### Instructions to follow
Scan the data below for the string "scene". Copy every line where it appears.
━━━━
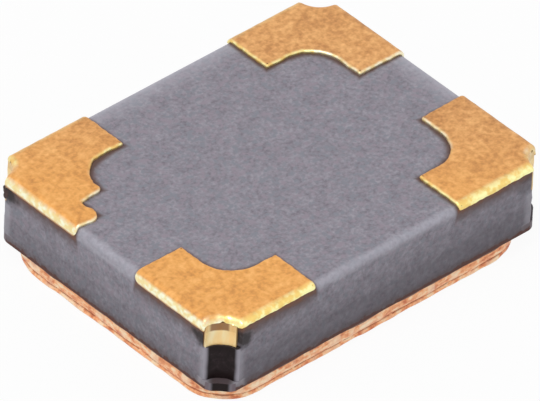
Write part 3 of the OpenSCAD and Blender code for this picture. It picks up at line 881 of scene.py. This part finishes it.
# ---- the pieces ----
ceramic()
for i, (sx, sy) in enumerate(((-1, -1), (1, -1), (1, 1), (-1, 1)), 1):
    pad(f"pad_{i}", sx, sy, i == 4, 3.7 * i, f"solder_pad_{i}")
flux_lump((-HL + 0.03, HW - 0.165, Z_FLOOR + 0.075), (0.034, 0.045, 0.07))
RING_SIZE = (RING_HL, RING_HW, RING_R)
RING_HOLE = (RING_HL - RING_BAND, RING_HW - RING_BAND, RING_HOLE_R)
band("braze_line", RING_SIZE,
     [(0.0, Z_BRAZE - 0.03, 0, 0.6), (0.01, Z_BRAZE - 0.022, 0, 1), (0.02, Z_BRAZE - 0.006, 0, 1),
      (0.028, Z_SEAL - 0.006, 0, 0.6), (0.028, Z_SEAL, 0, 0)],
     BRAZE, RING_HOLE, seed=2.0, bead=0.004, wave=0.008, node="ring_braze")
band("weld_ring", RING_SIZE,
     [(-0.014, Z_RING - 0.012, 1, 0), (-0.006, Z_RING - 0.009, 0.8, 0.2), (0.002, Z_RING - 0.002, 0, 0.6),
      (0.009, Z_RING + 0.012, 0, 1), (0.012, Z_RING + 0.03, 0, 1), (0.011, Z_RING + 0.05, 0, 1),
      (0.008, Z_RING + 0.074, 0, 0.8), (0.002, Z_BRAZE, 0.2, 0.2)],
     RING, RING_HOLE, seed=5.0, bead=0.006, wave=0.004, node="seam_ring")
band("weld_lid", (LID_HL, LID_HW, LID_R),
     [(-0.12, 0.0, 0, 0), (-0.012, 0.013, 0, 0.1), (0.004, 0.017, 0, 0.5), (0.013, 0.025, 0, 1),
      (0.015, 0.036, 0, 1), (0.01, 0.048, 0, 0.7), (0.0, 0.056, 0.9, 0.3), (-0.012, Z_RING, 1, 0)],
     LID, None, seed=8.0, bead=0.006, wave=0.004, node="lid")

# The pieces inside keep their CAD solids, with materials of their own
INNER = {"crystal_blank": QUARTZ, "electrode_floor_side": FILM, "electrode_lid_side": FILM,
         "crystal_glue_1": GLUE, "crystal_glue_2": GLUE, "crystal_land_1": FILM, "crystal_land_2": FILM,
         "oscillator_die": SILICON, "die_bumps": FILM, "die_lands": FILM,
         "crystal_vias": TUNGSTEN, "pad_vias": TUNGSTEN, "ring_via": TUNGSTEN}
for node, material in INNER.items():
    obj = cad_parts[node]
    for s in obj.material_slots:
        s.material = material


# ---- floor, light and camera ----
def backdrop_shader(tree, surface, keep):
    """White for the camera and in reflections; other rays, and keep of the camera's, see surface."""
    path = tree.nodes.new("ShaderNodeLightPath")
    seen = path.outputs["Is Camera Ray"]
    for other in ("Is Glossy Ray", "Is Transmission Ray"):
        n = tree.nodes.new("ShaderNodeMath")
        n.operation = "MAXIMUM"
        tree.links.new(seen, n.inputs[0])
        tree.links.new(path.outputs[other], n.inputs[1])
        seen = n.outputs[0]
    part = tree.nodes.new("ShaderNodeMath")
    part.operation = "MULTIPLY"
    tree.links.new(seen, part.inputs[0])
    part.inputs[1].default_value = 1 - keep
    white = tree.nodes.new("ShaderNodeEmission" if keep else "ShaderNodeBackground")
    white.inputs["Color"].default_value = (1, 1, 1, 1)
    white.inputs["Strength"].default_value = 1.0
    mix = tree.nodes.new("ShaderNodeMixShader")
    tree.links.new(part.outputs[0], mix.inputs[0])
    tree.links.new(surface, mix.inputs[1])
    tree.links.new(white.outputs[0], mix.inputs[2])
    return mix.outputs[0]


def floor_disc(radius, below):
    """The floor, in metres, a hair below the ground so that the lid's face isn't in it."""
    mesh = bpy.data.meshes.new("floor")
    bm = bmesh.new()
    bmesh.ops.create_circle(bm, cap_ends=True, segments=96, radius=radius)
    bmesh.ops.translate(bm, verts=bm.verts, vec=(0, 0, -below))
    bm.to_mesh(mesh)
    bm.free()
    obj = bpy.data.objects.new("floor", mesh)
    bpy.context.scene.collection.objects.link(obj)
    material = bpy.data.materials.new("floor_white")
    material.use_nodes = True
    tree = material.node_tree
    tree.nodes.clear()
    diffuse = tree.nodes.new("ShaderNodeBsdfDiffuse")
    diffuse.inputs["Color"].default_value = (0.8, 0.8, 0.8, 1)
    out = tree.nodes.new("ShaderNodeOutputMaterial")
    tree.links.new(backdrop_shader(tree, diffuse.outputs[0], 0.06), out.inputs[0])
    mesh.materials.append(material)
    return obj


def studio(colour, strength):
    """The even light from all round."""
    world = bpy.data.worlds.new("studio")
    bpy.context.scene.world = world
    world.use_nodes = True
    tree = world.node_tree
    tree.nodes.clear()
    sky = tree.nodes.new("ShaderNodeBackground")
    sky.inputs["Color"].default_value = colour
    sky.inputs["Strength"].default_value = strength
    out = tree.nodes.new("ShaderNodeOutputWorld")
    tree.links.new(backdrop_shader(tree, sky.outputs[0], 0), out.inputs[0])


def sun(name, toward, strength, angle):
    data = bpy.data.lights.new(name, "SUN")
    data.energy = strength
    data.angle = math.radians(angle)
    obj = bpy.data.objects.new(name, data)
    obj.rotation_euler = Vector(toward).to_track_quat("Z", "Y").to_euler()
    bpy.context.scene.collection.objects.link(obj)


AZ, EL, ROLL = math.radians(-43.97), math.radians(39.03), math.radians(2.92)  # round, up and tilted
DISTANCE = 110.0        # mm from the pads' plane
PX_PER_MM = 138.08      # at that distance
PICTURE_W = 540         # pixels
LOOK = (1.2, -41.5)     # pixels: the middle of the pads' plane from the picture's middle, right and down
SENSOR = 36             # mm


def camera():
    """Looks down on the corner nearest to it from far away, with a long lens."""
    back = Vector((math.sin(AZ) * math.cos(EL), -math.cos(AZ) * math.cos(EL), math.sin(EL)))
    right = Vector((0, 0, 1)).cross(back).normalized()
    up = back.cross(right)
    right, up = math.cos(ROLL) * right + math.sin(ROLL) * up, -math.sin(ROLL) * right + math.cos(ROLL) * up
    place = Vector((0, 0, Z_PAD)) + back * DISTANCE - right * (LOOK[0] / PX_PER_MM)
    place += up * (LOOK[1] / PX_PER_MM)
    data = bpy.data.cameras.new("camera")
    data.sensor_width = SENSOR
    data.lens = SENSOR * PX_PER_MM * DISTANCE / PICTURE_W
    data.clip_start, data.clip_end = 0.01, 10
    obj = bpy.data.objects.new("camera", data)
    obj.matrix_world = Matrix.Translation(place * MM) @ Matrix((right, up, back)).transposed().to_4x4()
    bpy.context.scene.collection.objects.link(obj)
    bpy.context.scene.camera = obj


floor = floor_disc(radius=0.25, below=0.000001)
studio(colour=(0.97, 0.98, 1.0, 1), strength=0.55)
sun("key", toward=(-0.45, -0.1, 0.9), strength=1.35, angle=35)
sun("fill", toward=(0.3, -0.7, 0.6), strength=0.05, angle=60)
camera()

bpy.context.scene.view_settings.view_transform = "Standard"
━━━━
### Output below
Write part 3 of the OpenSCAD and Blender code for this picture. It picks up at line 881 of scene.py. This part finishes it.
    bpy.context.scene.collection.objects.link(obj)
    bpy.context.scene.world = world
    bpy.context.scene.collection.objects.link(obj)
    bpy.context.scene.collection.objects.link(obj)
    bpy.context.scene.camera = obj
bpy.context.scene.view_settings.view_transform = "Standard"